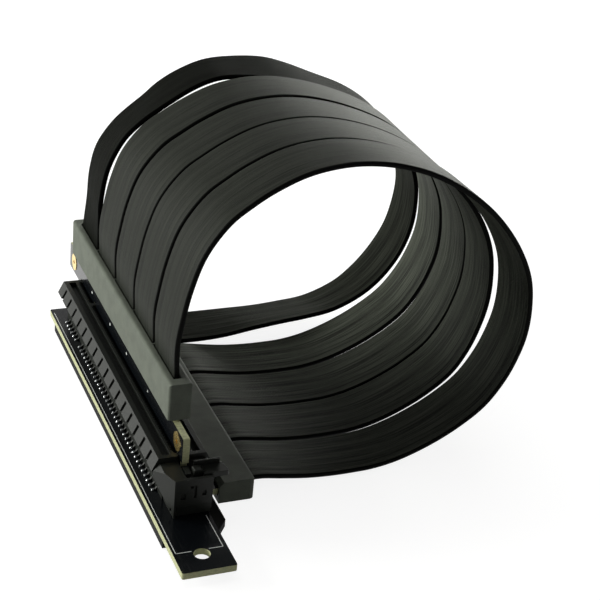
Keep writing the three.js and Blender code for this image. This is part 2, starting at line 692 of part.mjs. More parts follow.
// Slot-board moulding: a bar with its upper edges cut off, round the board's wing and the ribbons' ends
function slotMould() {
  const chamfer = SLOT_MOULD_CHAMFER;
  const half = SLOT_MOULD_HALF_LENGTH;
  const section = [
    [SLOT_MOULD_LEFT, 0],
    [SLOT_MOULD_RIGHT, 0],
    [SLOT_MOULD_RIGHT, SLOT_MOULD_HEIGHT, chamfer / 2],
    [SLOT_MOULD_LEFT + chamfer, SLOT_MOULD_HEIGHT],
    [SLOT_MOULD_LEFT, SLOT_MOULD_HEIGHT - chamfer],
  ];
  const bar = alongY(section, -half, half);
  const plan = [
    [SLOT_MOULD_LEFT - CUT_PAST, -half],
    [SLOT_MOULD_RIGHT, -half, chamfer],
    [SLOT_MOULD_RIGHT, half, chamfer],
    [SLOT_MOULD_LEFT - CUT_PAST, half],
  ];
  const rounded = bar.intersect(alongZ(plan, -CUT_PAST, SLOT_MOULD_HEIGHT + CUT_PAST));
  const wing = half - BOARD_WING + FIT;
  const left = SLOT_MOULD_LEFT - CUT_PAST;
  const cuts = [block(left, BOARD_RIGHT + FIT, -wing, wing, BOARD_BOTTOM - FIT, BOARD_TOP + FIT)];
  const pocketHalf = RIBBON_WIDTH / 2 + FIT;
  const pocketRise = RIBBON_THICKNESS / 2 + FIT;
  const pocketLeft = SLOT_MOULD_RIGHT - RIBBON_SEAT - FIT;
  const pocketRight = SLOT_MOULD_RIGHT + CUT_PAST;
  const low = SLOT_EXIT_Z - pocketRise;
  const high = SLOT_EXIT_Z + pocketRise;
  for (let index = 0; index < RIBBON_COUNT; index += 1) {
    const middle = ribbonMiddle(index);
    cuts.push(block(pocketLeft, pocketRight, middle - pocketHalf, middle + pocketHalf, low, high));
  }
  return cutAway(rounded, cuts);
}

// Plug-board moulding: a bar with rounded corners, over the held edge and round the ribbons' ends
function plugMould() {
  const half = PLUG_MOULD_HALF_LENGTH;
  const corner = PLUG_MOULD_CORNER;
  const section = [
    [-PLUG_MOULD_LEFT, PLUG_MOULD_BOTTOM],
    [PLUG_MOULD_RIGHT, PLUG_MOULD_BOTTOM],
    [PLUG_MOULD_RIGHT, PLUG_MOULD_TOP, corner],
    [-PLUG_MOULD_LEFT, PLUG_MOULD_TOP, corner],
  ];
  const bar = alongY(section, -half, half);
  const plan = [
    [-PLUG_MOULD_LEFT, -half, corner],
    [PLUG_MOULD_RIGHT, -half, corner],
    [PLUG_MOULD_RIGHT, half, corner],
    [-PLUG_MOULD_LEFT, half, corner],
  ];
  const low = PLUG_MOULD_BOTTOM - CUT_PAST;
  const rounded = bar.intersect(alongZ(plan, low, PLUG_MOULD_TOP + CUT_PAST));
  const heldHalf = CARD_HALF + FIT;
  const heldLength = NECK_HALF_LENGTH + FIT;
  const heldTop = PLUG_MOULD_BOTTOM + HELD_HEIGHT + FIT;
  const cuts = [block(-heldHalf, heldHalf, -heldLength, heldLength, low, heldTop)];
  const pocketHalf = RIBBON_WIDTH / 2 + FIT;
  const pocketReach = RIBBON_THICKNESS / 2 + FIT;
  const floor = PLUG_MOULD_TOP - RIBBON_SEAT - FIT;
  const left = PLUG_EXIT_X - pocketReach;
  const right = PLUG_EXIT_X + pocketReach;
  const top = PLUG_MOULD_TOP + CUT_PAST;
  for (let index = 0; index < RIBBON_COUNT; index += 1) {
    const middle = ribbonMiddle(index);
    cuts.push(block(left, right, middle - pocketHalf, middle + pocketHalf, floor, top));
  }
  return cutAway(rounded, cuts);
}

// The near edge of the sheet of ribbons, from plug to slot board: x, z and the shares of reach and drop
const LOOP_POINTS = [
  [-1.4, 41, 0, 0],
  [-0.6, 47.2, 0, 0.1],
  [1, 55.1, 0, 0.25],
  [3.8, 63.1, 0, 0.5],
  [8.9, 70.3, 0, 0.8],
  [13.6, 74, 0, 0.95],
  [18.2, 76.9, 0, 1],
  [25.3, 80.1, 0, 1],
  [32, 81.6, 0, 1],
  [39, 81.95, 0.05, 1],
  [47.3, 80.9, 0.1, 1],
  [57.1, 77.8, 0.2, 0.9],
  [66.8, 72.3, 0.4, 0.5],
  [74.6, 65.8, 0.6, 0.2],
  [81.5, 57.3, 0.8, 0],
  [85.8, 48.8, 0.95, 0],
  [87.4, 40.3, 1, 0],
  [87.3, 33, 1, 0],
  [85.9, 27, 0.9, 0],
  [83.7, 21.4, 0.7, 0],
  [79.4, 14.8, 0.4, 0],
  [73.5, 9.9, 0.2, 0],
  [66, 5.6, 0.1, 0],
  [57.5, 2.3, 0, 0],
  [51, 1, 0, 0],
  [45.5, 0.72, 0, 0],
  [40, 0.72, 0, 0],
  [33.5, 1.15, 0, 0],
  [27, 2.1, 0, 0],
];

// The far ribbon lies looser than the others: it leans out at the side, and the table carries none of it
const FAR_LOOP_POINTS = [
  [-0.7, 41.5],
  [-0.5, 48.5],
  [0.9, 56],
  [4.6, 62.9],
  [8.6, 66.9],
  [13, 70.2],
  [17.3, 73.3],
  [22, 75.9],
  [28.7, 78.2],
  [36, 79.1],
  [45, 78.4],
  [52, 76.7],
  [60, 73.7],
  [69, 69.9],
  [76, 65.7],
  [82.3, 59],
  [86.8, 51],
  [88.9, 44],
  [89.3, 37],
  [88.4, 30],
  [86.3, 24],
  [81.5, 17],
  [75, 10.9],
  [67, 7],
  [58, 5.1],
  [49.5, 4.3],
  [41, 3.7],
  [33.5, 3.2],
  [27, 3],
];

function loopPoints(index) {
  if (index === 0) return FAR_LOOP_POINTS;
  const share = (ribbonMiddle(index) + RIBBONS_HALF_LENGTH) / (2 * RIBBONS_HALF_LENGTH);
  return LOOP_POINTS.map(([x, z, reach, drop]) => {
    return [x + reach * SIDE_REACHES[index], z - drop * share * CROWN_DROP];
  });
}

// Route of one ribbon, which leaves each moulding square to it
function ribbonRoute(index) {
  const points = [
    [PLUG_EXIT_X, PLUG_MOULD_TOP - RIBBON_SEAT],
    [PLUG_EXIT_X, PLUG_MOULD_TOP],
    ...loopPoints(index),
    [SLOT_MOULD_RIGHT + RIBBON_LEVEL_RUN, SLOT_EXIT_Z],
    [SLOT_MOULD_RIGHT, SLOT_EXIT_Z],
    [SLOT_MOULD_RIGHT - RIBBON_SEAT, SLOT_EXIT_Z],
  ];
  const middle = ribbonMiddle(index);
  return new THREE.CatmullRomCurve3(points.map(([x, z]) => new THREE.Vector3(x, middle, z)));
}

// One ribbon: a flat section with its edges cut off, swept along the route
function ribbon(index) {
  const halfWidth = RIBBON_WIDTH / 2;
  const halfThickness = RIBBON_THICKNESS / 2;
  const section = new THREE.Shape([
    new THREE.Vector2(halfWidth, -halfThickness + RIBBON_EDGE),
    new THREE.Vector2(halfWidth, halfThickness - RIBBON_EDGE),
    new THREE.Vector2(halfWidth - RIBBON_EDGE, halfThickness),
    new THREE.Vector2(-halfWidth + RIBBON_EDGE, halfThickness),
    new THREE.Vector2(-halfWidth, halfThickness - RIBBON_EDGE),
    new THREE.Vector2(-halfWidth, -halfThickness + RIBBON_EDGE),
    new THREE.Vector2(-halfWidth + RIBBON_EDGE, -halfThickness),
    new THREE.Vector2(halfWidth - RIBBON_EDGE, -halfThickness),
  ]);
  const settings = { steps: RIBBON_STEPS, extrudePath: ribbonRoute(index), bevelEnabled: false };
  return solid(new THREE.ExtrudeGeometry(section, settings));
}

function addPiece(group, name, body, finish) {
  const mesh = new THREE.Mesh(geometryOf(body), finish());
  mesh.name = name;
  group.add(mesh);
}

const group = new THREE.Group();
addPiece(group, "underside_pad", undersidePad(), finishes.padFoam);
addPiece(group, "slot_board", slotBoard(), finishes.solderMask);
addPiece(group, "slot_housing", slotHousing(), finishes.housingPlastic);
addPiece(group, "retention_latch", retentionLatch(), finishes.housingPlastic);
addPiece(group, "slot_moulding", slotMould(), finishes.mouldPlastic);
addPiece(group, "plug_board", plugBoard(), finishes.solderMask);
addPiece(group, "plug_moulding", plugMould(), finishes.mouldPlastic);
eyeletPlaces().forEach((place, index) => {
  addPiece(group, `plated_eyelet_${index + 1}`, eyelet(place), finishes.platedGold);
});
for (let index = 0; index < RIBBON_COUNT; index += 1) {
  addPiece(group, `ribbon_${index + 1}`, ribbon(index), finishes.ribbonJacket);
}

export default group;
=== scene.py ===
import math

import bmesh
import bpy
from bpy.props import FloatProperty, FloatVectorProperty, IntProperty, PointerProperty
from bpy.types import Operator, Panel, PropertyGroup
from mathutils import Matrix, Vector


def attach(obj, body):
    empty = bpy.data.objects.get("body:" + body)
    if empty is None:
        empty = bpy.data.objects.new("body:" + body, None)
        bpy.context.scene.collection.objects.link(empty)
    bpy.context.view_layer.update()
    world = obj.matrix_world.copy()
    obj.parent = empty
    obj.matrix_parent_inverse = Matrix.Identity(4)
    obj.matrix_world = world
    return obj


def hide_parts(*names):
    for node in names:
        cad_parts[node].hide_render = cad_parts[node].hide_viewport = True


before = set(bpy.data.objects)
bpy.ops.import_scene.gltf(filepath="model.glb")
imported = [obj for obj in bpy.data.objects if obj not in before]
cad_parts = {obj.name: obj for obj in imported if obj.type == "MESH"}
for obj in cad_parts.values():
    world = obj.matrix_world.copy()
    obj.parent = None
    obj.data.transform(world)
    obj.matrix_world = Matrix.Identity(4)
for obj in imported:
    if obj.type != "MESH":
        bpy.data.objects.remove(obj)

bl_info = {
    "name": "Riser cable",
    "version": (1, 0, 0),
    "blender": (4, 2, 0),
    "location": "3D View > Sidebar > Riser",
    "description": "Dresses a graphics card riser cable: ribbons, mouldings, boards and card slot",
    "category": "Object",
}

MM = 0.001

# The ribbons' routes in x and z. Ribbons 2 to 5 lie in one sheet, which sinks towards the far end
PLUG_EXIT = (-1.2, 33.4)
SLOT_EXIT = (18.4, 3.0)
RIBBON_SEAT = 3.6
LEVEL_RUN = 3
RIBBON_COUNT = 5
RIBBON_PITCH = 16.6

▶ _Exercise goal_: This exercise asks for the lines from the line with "eyeletPlaces().forEach((place, index) =>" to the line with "in imported if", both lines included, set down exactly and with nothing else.

▶ _Answer for the task_:
eyeletPlaces().forEach((place, index) => {
  addPiece(group, `plated_eyelet_${index + 1}`, eyelet(place), finishes.platedGold);
});
for (let index = 0; index < RIBBON_COUNT; index += 1) {
  addPiece(group, `ribbon_${index + 1}`, ribbon(index), finishes.ribbonJacket);
}

export default group;
=== scene.py ===
import math

import bmesh
import bpy
from bpy.props import FloatProperty, FloatVectorProperty, IntProperty, PointerProperty
from bpy.types import Operator, Panel, PropertyGroup
from mathutils import Matrix, Vector


def attach(obj, body):
    empty = bpy.data.objects.get("body:" + body)
    if empty is None:
        empty = bpy.data.objects.new("body:" + body, None)
        bpy.context.scene.collection.objects.link(empty)
    bpy.context.view_layer.update()
    world = obj.matrix_world.copy()
    obj.parent = empty
    obj.matrix_parent_inverse = Matrix.Identity(4)
    obj.matrix_world = world
    return obj


def hide_parts(*names):
    for node in names:
        cad_parts[node].hide_render = cad_parts[node].hide_viewport = True


before = set(bpy.data.objects)
bpy.ops.import_scene.gltf(filepath="model.glb")
imported = [obj for obj in bpy.data.objects if obj not in before]
cad_parts = {obj.name: obj for obj in imported if obj.type == "MESH"}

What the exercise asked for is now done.